PROBLEM STATEMENT >> Begin at the line that contains "obj.parent = None", stop after the line that contains "CAD_BOX = [list(corner)", and reproduce only that span, unaltered.
::::::::::
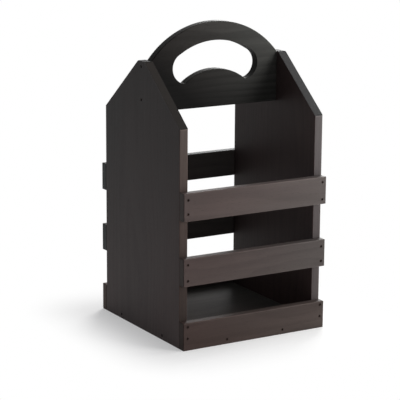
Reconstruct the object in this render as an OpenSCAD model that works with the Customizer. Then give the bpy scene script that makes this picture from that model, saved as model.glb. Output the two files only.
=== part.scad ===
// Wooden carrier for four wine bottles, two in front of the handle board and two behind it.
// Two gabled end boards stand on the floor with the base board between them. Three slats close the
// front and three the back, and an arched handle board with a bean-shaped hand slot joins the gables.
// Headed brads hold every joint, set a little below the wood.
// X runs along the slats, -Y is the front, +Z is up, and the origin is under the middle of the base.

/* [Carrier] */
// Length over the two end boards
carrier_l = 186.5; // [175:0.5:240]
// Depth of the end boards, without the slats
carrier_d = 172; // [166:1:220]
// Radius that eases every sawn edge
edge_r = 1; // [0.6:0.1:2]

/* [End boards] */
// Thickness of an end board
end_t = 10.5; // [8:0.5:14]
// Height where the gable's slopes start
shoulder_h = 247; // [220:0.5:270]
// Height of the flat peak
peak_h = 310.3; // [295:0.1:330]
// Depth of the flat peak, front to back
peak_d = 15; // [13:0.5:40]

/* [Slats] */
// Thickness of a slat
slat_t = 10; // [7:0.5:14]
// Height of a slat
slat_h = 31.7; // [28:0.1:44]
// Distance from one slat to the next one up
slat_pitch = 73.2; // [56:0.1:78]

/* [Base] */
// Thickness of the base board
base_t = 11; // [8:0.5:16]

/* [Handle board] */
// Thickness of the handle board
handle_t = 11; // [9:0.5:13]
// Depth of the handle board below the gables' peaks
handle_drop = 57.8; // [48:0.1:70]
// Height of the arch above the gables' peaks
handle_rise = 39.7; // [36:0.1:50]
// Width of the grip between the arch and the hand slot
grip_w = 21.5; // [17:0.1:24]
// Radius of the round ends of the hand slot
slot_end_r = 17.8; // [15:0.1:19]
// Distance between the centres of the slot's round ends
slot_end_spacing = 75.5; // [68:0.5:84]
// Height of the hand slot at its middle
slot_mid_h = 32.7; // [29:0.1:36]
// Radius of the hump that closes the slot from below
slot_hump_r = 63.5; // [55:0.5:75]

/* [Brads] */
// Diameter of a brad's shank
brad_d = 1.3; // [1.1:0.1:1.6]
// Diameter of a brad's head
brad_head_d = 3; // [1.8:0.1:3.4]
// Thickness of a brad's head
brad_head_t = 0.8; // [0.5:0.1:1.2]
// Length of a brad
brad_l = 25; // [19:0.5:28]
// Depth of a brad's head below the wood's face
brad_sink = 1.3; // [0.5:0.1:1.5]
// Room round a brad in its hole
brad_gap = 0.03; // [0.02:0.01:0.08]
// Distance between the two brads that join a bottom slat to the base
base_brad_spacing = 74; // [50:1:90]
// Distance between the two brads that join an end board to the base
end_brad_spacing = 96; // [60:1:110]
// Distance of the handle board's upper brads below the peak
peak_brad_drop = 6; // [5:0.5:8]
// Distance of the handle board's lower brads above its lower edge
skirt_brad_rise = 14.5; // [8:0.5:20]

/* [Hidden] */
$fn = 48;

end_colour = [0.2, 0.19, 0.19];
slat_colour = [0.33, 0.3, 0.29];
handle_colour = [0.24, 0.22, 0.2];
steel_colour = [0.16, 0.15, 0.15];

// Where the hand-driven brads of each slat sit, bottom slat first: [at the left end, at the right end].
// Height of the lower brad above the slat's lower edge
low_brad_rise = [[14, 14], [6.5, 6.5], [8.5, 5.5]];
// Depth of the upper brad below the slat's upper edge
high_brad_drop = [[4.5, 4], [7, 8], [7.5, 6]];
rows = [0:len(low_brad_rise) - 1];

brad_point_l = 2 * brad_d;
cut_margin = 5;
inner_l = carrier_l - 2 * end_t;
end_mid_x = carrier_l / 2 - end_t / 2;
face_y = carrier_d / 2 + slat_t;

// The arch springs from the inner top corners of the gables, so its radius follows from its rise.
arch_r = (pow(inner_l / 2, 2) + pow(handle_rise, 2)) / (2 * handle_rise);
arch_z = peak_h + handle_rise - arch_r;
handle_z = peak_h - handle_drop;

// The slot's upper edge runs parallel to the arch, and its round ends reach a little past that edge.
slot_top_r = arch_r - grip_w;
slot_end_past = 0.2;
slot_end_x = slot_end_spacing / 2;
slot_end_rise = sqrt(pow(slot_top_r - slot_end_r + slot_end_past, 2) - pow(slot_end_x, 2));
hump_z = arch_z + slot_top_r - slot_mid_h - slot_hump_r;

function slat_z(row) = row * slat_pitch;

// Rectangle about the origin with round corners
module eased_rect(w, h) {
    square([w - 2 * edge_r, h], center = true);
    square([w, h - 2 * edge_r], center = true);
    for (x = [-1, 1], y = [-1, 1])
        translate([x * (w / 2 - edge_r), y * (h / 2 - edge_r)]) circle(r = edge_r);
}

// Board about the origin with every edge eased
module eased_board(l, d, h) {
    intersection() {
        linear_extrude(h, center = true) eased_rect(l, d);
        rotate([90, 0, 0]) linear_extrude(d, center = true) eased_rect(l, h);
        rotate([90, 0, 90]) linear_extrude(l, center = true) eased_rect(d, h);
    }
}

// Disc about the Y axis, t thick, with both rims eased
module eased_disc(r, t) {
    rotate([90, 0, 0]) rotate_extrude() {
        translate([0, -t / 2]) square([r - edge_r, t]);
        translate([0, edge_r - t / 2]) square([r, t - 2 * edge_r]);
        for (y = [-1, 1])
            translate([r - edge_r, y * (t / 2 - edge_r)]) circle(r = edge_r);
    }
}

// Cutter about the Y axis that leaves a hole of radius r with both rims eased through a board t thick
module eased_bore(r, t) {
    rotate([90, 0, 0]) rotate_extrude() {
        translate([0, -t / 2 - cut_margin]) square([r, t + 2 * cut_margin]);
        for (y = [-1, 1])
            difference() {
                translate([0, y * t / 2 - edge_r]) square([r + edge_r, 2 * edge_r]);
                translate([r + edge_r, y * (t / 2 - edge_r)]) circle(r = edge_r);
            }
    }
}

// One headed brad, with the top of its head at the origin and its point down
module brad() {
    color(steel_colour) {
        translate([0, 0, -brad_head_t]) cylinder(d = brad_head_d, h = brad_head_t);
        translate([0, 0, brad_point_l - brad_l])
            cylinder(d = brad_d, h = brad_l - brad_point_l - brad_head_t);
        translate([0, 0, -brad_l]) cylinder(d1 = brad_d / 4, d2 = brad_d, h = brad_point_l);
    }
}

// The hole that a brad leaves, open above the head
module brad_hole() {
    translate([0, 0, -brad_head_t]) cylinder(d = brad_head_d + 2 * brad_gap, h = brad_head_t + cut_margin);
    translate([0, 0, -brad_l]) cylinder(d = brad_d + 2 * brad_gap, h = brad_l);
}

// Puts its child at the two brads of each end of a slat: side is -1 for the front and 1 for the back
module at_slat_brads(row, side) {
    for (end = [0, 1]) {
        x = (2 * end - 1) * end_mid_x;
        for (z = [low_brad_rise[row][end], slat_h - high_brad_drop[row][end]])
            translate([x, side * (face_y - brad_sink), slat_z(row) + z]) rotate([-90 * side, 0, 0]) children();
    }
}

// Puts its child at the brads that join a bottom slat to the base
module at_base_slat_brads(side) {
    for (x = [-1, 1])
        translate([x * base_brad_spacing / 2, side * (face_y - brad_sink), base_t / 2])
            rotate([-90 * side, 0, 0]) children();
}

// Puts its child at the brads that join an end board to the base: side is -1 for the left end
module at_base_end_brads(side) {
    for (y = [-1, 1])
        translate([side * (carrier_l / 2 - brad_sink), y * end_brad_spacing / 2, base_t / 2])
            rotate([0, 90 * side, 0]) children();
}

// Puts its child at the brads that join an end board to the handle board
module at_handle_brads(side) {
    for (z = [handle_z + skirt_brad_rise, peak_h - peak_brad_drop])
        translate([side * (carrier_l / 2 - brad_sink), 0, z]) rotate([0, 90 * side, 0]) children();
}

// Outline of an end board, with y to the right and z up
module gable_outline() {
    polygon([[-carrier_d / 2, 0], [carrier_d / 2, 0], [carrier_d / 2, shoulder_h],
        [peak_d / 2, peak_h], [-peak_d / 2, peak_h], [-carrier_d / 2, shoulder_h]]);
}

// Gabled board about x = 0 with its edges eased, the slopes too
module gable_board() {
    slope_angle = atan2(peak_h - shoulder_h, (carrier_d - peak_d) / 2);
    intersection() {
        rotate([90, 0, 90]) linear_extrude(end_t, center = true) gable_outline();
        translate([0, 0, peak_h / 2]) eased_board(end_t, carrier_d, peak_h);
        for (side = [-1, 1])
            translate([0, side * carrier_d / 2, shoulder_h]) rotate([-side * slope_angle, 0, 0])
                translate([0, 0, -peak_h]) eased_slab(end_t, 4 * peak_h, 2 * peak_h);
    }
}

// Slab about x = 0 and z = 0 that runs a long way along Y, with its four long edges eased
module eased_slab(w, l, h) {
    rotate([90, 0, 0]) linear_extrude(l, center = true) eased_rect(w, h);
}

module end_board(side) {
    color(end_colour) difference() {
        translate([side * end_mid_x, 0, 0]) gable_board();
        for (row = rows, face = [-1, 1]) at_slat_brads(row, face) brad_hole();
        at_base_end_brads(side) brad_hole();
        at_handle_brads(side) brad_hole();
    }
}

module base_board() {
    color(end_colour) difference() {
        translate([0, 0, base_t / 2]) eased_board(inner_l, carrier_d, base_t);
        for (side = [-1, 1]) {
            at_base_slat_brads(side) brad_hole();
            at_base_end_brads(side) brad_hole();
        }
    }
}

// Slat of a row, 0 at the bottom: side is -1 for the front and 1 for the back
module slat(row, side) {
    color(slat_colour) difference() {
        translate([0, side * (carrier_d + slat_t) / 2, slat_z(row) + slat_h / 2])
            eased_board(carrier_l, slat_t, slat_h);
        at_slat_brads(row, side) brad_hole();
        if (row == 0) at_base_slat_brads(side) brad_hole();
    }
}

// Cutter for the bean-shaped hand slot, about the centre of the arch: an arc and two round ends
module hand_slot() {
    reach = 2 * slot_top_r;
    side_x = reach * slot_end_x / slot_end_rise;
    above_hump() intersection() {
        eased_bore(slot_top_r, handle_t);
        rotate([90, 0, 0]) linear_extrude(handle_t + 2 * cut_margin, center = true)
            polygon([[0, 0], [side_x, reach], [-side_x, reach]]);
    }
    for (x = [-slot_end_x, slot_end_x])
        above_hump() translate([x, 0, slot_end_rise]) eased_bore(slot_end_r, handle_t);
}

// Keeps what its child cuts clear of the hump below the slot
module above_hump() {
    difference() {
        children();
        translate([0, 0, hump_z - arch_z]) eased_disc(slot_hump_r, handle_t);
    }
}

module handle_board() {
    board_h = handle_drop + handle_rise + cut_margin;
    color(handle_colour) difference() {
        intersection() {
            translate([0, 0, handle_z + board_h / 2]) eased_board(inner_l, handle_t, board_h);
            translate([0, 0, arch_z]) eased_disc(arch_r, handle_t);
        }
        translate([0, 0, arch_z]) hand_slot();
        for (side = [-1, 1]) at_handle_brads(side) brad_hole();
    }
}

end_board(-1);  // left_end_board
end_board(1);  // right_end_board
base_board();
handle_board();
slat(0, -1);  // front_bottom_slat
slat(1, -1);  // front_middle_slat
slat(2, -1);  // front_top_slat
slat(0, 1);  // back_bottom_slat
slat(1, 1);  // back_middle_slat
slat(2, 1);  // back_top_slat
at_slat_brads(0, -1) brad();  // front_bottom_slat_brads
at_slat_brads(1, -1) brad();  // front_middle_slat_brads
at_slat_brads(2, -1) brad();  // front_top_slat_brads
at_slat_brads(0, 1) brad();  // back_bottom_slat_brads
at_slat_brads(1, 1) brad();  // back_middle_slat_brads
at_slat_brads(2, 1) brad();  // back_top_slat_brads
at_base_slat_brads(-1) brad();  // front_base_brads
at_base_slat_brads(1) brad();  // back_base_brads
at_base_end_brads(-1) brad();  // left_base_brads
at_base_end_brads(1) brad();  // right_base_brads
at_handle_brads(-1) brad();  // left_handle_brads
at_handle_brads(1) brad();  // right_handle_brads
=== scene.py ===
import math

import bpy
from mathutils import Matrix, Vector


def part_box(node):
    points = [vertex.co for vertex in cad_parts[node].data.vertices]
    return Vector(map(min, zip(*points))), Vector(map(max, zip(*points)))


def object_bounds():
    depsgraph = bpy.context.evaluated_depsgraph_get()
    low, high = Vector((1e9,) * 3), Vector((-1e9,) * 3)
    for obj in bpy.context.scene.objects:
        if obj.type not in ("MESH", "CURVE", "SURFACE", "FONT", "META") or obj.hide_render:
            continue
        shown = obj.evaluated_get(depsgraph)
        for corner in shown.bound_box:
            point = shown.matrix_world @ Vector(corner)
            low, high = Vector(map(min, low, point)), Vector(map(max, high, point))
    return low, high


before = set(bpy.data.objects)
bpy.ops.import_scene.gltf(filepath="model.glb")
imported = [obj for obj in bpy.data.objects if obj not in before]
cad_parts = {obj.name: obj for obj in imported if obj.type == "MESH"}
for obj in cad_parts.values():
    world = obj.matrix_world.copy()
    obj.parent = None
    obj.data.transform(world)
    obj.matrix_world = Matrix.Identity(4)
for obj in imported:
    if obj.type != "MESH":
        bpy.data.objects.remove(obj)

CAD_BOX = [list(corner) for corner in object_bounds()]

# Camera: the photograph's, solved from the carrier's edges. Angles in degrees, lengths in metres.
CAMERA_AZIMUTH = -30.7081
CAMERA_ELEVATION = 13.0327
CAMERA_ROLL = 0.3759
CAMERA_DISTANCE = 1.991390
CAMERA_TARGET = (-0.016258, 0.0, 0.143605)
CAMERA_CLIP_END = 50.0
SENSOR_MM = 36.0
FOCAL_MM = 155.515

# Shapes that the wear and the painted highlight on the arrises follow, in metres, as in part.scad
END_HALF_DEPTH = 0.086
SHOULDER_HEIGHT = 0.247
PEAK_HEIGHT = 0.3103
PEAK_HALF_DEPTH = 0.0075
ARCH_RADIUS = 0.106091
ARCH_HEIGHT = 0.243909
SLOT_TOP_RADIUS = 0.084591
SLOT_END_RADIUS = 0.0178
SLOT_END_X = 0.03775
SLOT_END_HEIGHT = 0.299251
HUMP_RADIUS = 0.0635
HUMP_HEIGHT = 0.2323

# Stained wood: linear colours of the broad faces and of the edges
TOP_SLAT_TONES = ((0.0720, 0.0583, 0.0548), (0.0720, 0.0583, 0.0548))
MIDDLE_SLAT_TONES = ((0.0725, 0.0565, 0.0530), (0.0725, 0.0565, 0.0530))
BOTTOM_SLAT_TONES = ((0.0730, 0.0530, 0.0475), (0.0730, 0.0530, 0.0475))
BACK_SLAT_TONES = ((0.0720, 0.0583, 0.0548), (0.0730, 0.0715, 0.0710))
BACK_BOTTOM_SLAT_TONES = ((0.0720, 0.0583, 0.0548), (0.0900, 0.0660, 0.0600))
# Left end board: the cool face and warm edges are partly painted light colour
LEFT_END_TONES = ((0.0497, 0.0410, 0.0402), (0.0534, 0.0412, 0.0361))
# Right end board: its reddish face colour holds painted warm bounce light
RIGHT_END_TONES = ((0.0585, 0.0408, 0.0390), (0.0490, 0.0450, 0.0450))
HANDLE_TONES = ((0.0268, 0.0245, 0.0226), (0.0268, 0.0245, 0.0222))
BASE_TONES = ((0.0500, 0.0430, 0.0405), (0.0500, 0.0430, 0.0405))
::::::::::
SOLUTION FOR THIS TASK >>
    obj.parent = None
    obj.data.transform(world)
    obj.matrix_world = Matrix.Identity(4)
for obj in imported:
    if obj.type != "MESH":
        bpy.data.objects.remove(obj)

CAD_BOX = [list(corner) for corner in object_bounds()]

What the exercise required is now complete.